I’m watching the pigeons here in Vatican City, in the square in front of the largest church in the world.  Papal pigeons, I call them.  Going nowhere, really, just spending the afternoon walking in circles and trying not to get stepped on.  Not one of them stops and so much gives St. Peter’s a glance.  Not a one looks up and thinks Wow, what a church.  I wonder if the Pope ever looks at them from that little window, third one over from the right, and blesses them.  And I wonder why they would want to hang around a place that draws 100,000 humans at a time instead of a nice, green park by a babbling brook?  Maybe they feel safe surrounded by religious people not wanting to harm God’s creatures.  Maybe there is a Catholic PETA convention going on.  

I watch little girls tiptoe up to them, cooing, with fists full of cracker crumbs to feed and nurture them, hoping they’ll have the chance to pet their undersized heads.  And then I discover their only enemy.  Little boys.  Little boys everywhere, racing up to them and waving their arms, hoping to give them little birdie heart attacks.  Kicking at them as if they were feathered soccer balls.
So is the life of a papal pigeon.

My husband and I leave the preoccupied poultry and approach St.
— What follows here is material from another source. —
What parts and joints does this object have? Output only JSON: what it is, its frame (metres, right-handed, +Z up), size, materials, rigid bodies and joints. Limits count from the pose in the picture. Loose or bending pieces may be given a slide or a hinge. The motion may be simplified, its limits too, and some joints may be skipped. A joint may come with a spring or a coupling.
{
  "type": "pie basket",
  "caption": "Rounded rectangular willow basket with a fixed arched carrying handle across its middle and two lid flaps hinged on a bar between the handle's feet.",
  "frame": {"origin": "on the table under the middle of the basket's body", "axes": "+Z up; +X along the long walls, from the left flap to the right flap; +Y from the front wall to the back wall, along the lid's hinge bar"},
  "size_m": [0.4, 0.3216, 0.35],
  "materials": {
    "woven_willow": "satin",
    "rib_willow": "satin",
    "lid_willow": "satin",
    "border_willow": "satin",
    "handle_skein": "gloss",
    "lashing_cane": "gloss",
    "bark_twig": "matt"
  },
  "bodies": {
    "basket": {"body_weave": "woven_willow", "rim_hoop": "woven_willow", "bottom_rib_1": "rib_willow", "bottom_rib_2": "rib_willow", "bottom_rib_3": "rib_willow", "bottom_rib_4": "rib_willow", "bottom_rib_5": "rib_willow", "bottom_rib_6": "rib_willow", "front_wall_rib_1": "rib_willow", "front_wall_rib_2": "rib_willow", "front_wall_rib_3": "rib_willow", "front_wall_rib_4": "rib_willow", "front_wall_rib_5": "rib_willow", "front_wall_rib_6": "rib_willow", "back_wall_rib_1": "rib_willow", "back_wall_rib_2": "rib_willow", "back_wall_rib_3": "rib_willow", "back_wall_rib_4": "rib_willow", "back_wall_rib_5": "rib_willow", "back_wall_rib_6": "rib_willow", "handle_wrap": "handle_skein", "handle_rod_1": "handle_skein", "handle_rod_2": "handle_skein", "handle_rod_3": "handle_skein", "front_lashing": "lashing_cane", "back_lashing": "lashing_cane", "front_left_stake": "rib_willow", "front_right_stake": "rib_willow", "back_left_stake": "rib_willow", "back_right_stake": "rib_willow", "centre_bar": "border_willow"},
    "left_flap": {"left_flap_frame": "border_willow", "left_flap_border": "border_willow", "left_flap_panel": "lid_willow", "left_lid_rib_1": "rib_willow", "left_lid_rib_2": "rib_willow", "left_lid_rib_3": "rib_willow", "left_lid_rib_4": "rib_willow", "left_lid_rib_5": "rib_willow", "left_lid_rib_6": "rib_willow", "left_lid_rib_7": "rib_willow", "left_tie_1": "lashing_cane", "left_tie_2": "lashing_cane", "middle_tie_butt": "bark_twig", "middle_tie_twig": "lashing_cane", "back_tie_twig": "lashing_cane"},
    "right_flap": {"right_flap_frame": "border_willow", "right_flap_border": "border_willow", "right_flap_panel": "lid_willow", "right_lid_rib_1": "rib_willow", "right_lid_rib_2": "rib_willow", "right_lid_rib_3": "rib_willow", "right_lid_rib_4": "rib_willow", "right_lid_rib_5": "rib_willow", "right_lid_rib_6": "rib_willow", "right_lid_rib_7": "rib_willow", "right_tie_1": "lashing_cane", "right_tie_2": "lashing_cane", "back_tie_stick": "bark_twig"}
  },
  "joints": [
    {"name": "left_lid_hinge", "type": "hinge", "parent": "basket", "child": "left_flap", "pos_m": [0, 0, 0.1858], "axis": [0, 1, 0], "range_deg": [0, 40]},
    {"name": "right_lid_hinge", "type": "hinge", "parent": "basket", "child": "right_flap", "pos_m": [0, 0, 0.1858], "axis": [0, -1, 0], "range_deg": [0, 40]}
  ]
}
Peter’s, only to be stopped by a team of Proper Attire Police.  They tell Eric he is not permitted in the church dressed in Bermuda shorts.  (As I watch a hefty woman waddle through the doors wearing a skin-tight yellow Mickey Mouse tee shirt with day-glow pink flowered stirrup pants.)  The Bermuda Bouncers point to several vendors along the side of the piazza selling navy blue paper pants at seven dollars a pop. 

We enter the holy doors of the basilica, instantly overwhelmed at the high, arched ceilings; the massive mosaics; the gloomy tombs.  Six priests are singing mass in Latin, their voices eerie and echoing.
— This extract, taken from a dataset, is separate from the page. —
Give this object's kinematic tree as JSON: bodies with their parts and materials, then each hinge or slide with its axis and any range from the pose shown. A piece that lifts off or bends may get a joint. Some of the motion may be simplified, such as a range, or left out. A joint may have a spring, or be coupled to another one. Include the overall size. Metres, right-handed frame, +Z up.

I become uncontrollably choked up, my eyes welling with the beauty of the moment…even with Eric standing beside me, his shorts bulging through his ill-fitting Capri-length paper pants.
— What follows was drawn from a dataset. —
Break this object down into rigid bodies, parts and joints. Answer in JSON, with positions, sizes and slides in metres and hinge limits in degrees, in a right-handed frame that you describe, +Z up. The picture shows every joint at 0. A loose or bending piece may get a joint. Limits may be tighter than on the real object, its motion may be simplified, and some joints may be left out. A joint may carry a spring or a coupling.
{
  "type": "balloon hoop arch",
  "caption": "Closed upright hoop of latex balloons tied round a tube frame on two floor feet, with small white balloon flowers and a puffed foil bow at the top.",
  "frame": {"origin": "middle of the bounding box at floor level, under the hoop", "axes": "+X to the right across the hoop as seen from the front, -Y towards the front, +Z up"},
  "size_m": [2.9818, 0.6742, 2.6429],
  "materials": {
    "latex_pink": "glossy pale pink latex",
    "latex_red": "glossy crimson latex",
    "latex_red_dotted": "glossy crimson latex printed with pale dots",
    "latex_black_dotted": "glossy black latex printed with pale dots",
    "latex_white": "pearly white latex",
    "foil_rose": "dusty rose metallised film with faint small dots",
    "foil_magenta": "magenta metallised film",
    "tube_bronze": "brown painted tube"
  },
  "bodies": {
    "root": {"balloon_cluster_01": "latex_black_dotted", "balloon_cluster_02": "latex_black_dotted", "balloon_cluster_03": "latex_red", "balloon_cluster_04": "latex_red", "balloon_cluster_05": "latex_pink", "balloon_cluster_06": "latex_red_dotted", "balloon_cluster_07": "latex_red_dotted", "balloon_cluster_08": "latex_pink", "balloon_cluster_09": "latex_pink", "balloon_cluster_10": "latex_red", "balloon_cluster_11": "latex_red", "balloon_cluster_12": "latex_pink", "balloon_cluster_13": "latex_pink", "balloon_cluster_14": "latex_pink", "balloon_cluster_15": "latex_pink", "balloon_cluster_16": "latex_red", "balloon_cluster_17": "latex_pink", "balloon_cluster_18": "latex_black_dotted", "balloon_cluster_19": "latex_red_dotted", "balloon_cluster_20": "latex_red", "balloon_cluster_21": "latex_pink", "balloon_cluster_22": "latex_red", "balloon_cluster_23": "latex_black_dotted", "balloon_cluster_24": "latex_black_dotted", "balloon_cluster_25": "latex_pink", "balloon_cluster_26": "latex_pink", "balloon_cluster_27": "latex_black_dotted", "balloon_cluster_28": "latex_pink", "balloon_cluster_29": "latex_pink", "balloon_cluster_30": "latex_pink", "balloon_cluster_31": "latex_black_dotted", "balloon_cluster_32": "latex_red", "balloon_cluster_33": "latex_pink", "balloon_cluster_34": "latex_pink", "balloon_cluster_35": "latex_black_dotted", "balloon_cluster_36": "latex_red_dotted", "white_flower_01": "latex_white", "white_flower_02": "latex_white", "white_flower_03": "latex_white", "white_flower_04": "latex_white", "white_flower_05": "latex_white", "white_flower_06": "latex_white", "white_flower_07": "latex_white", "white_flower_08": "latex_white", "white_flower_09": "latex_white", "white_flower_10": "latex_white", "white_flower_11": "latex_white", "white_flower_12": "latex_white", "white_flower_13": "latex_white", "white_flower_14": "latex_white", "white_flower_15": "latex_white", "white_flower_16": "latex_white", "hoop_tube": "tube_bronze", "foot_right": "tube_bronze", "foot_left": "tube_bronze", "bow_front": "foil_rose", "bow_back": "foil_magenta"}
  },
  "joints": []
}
I have never dined in a city where so many baskets of bread were plunked on tables. Bread at breakfast, bread at lunch, bread at dinner – it’s always there.  You can order a pizza and they’ll bring it with bread.  You can order a sandwich and it comes with a side of bread.  Bread is often served even before an order is placed.  Once, right after a very Italian waiter with a thick crown of curly black hair placed a basket piled high with slices of bread in front of me, I asked him if he had any more bread.  Without hesitation, he turned around, marched into the kitchen and returned with another basket of bread.  He didn’t even blink.

Not to say that’s the only food worth mentioning in Rome – oh no, great food is everywhere.  My favorite restaurants are the tiny, closet-sized ones hidden on side streets, where the waiter is also the owner and chef.  The ones with three or four round tables the size of Frisbees that spill out onto the sidewalk during warm weather.  Each tiny table has a tablecloth and a single flower in a vase.  The waiter-owner-chef wears black pants, a white shirt and a bow tie as if he runs the Ritz.  The house wine is cheap and quite drinkable.  In the background is a cave-like oven filled with red-hot embers for cooking paper-thin pizzas.  The pasta is simple and rich.  The bread, of course, is plentiful.

I would like to tell you about one such restaurant, not because it is extraordinary in any way, but because it is not.  It is ordinary, typical, and makes you feel as though you’re in the real Rome.  Tucked away on a side street in the neighborhood of Trastevere, my husband and I lazed away an afternoon there with another couple.  Stone and tile floors, a dozen neatly dressed tables, a glass case off to the side displaying homemade tarts and cakes like objects d’art, a crackling open oven in the back.  We sat outside, enclosed under a thick green arbor, oblivious to the outside world except for the sound of the birds.  A scattering of local families sat around us.  Our waiter, Albino, plump from pasta, looked like a charicature of an Italian waiter I saw on a cocktail napkin once.  His eyes completely disappeared in his perfectly round face when he smiled and he wore a pink satiny tablecloth as an apron.  Somehow, through a few Italian words, a few French words, a German word or two and a round of charades, I asked him if he had fried squash blossoms, something I had never tried.  He went in the kitchen and made them just for me, covered in a golden tempura-like batter with an anchovy buried in the middle of each one.  We ate tender pillows of ravioli stuffed with ricotta, pizza piled high with thin slices of buttery mushrooms, and herb-laced tomato salad, all washed down with two bottles of the house red.  The total tab was $40.  Including the bread.

Ristorante da Albino il Sardo, 00153 Roma, Via della Luce, 44-45 (Piazza Mastai).  Telephone: 06-58-00-846.  Open for lunch and dinner.  Closed Monday.

“O lucky Rome, born when I was consul!”
            -63 BC, Circero, Roman orator

“While stands the Coliseum, Rome shall stand; when falls the Coliseum, Rome shall fall; and when Rome falls – the World.”
            1812, Baron George Byron, English poet

“Hail Caesar, we who are about to die salute you!”
        -traditional for gladiators when saluting the Emperor

“I’ve finished that chapel I was painting.  The Pope is quite satisfied.”
-1512, Michelangelo in a letter to his father after painting the Sistine Chapel.

“This is my answer: not that I loved Caesar less, but that I loved Rome more.”
    -1599, William Shakespeare (Brutus, explaining his reasons for
    killing Caesar, from ‘Julius Caesar’)

“The play is over.”
    -AD 14, Caesar Augustus’ dying words (first Roman emperor)

And finally, should you decide that touching the Coliseum is something you want to do before you die…some advice on packing and pickpockets for your trip to Rome:

“Travel light and you can sing in the robber’s face.”